3. The Mary Celeste, 1872. The Mary Celeste, a 107-foot brigantine, left Staten Island for Genoa, Italy on November 7, 1872. She carried a captain, a crew of seven, and the captain's wife and two-year-old daughter, as well as a cargo of commercial alcohol. On December 4 or 5, the Dei Gratia, a Canadian merchant ship that had left New York a week after the Mary Celeste, spotted the Mary Celeste adrift, though still under sail. The captains of the two ships were friends; the Dei Gratia sailed in to investigate. When the Dei Gratia's mate boarded the ship, he found it "a wet mess," but intact, still laden with cargo — and empty. The people were gone, along with all of the ship's papers except for the captain's log book, which had a final entry dated November 24. The last entry on the ship's slate was dated November 25. No trace of the captain, his family, or the crew was ever found.

4. Ambrose Bierce, c.1914. The journalist and writer Ambrose Bierce was a prickly, cranky man who had survived the Civil War (including the Battle of Shiloh), an ugly divorce, and the loss of his two sons. At the age of 71, he left Washington, D.C. for a tour of the battlefields he had fought on in the Civil War. From there he went to Mexico, where the revolution was underway. He attached himself to Pancho Villa's army as a reporter, and filed an account of the Battle of Tierra Blanca in November 1913. On December 26, he wrote a letter from Chihuahua. He was never heard from again.

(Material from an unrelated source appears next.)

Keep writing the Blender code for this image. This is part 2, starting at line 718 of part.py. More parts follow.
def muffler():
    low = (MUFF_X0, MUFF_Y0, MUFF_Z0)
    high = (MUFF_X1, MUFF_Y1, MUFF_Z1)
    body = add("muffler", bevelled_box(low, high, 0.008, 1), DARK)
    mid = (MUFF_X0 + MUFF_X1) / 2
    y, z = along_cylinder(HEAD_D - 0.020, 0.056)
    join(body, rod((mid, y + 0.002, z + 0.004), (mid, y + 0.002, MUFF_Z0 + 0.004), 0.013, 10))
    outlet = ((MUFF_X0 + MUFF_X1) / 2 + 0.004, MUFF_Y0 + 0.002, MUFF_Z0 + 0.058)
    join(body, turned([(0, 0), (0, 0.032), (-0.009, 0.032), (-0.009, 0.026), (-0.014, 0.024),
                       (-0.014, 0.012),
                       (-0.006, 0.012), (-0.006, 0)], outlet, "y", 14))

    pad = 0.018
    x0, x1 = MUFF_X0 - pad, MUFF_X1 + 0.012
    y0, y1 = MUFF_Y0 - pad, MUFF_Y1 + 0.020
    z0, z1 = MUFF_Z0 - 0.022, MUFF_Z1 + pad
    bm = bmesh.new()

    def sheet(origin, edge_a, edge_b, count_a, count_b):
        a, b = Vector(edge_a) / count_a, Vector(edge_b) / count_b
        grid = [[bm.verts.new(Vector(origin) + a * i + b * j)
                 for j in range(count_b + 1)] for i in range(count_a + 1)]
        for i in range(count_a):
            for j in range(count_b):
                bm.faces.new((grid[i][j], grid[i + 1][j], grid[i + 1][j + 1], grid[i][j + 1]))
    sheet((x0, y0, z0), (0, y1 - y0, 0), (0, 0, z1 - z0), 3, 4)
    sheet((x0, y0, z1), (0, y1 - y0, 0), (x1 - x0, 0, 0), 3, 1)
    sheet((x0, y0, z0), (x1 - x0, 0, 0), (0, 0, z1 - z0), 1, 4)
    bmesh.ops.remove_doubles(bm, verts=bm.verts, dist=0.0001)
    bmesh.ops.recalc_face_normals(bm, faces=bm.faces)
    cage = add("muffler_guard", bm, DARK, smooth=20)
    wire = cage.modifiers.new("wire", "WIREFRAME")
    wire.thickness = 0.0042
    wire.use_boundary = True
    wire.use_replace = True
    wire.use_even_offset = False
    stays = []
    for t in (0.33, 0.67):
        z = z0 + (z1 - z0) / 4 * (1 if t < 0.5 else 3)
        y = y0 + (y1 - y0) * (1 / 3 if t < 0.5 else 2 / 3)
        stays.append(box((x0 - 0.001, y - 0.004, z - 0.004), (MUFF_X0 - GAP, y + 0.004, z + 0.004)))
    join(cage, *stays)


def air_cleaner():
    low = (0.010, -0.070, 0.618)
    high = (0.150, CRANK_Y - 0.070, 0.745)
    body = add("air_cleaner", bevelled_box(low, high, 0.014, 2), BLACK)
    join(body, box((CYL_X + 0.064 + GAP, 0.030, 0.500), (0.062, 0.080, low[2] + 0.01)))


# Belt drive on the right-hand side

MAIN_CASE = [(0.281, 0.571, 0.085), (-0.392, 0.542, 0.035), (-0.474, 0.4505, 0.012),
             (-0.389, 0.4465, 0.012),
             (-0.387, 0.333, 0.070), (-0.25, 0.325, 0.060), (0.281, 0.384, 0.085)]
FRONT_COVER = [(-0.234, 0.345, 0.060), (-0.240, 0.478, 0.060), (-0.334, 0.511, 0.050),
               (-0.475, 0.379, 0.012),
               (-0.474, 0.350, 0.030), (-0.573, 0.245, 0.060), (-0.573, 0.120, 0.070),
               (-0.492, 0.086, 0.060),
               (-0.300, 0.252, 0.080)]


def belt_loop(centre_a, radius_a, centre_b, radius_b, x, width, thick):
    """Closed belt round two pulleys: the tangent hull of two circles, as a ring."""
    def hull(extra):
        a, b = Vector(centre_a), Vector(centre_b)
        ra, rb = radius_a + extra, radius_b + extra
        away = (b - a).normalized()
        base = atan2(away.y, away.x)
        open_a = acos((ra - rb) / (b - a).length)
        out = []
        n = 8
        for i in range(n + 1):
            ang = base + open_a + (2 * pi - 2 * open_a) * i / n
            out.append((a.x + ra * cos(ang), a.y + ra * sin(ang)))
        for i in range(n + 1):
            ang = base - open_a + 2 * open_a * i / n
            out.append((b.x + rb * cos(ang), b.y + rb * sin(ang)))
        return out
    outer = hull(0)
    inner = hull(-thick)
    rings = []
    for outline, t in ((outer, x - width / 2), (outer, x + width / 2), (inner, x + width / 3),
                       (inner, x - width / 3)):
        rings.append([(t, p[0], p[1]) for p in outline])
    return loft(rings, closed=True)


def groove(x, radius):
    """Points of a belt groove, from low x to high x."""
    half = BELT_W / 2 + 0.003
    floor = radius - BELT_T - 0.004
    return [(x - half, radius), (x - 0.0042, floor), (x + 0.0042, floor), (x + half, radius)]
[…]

5. Jimmy Hoffa, 1975. The most famous disappearance of modern times has to be that of union leader Jimmy Hoffa, last seen in the parking lot of the Machus Red Fox restaurant in Bloomfield Township, Michigan. He had been working on his autobiography, and trying to overturn a federal ban on participating in union governance that had been part of the deal to release him from prison in 1971. Hoffa had told people he was going to meet two men with known Mafia ties — Anthony Giacolone, from Detroit, and Anthony Provenzano, from Union City, NJ — at the restaurant, but they claimed to know nothing about this, and were found to be miles away at the time of Hoffa's disappearance. The assumption has always been that Hoffa was murdered and his remains destroyed, but authorities have never found any evidence to confirm this theory.

2 comments:

Thomas Hogglestock said...

I would add Jim Thompson to the list. The American who introduced Thai silk to the world in a highly commercial way back in the 1960s. He disppeared somewhere in southeast Asia in 1964 and was never heard from again. Some say he was a spook. His eponymous company lives on today.

Ellen Clair Lamb said...

Yes — these lists are always just a sampling. If it were a list of 10, I'd also add photojournalist Sean Flynn (disappeared in Cambodia in 1970), D.B. Cooper (hijacker), Jean Spangler (Hollywood actress, subject of Megan Abbott's novel The Song is You), and Amalia Marquez (Talia Bey), a follower of Carlos Castaneda who went missing in 1998.